━━━━━ Data entries

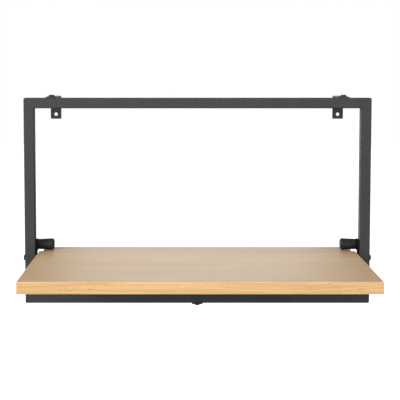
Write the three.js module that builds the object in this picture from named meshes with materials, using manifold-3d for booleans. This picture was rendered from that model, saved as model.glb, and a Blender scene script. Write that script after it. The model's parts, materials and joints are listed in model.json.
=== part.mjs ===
// A folding wall shelf: a rectangle of square steel tube stands off the wall on three bent strip
// brackets, and an oak board turns on two bolts between the uprights. Two rubber bumpers behind the
// pivots hold the board level, and hold it again when it is folded up into the rectangle.
// Millimetres. +X is to the right, the front faces -Y, +Z is up. The wall is the plane y = 0 and the
// underside of the tube rectangle is z = 0.
import * as THREE from "three";
import { mergeVertices } from "three/addons/utils/BufferGeometryUtils.js";
import Module from "manifold-3d";

const wasm = await Module();
wasm.setup();

// Driving dimensions: the tube rectangle
const FRAME_WIDTH = 600;
const FRAME_HEIGHT = 358;
const TUBE = 18;
const TUBE_WALL = 1.5;
const TUBE_CORNER = 1.6;
const STAND_OFF = 61; // wall to the middle of the tubes
const CLEAR = 0.3; // between pieces that touch
const SEAT = 0.2; // under a bolt's head
const INSET = 0.5; // plates and brackets stop short of the tube's faces
const SEAM = 0.15; // each side of a mitre

// The board and its pivots
const BOARD_WIDTH = 555;
const BOARD_THICKNESS = 19;
const BOARD_FORWARD = 239; // pivot to front edge
const BOARD_BACK = 49; // pivot to rear edge
const BAND = 1; // edge band thickness
const VENEER = 0.6;
const GLUE = 0.2; // board core to edge band or veneer
const LEAF_JOINTS = [-212, -142, -72]; // where the leaves of the top veneer meet, front to rear
const NOTCH_WIDTH = 6.5;
const NOTCH_DEPTH = 41;
const PIVOT_Z = 79;

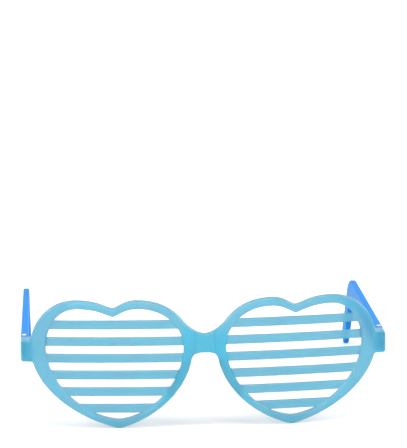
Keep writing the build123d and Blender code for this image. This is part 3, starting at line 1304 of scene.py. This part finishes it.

━━━━━━━━━━

Go through the listing and copy all of it exactly.

◆ Task output
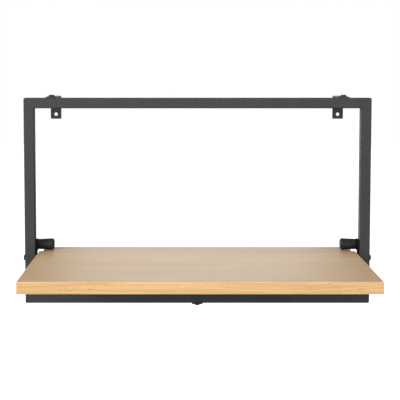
Write the three.js module that builds the object in this picture from named meshes with materials, using manifold-3d for booleans. This picture was rendered from that model, saved as model.glb, and a Blender scene script. Write that script after it. The model's parts, materials and joints are listed in model.json.
=== part.mjs ===
// A folding wall shelf: a rectangle of square steel tube stands off the wall on three bent strip
// brackets, and an oak board turns on two bolts between the uprights. Two rubber bumpers behind the
// pivots hold the board level, and hold it again when it is folded up into the rectangle.
// Millimetres. +X is to the right, the front faces -Y, +Z is up. The wall is the plane y = 0 and the
// underside of the tube rectangle is z = 0.
import * as THREE from "three";
import { mergeVertices } from "three/addons/utils/BufferGeometryUtils.js";
import Module from "manifold-3d";

const wasm = await Module();
wasm.setup();

// Driving dimensions: the tube rectangle
const FRAME_WIDTH = 600;
const FRAME_HEIGHT = 358;
const TUBE = 18;
const TUBE_WALL = 1.5;
const TUBE_CORNER = 1.6;
const STAND_OFF = 61; // wall to the middle of the tubes
const CLEAR = 0.3; // between pieces that touch
const SEAT = 0.2; // under a bolt's head
const INSET = 0.5; // plates and brackets stop short of the tube's faces
const SEAM = 0.15; // each side of a mitre

// The board and its pivots
const BOARD_WIDTH = 555;
const BOARD_THICKNESS = 19;
const BOARD_FORWARD = 239; // pivot to front edge
const BOARD_BACK = 49; // pivot to rear edge
const BAND = 1; // edge band thickness
const VENEER = 0.6;
const GLUE = 0.2; // board core to edge band or veneer
const LEAF_JOINTS = [-212, -142, -72]; // where the leaves of the top veneer meet, front to rear
const NOTCH_WIDTH = 6.5;
const NOTCH_DEPTH = 41;
const PIVOT_Z = 79;

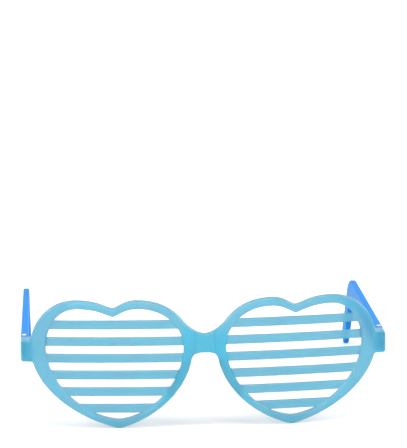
Keep writing the build123d and Blender code for this image. This is part 3, starting at line 1304 of scene.py. This part finishes it.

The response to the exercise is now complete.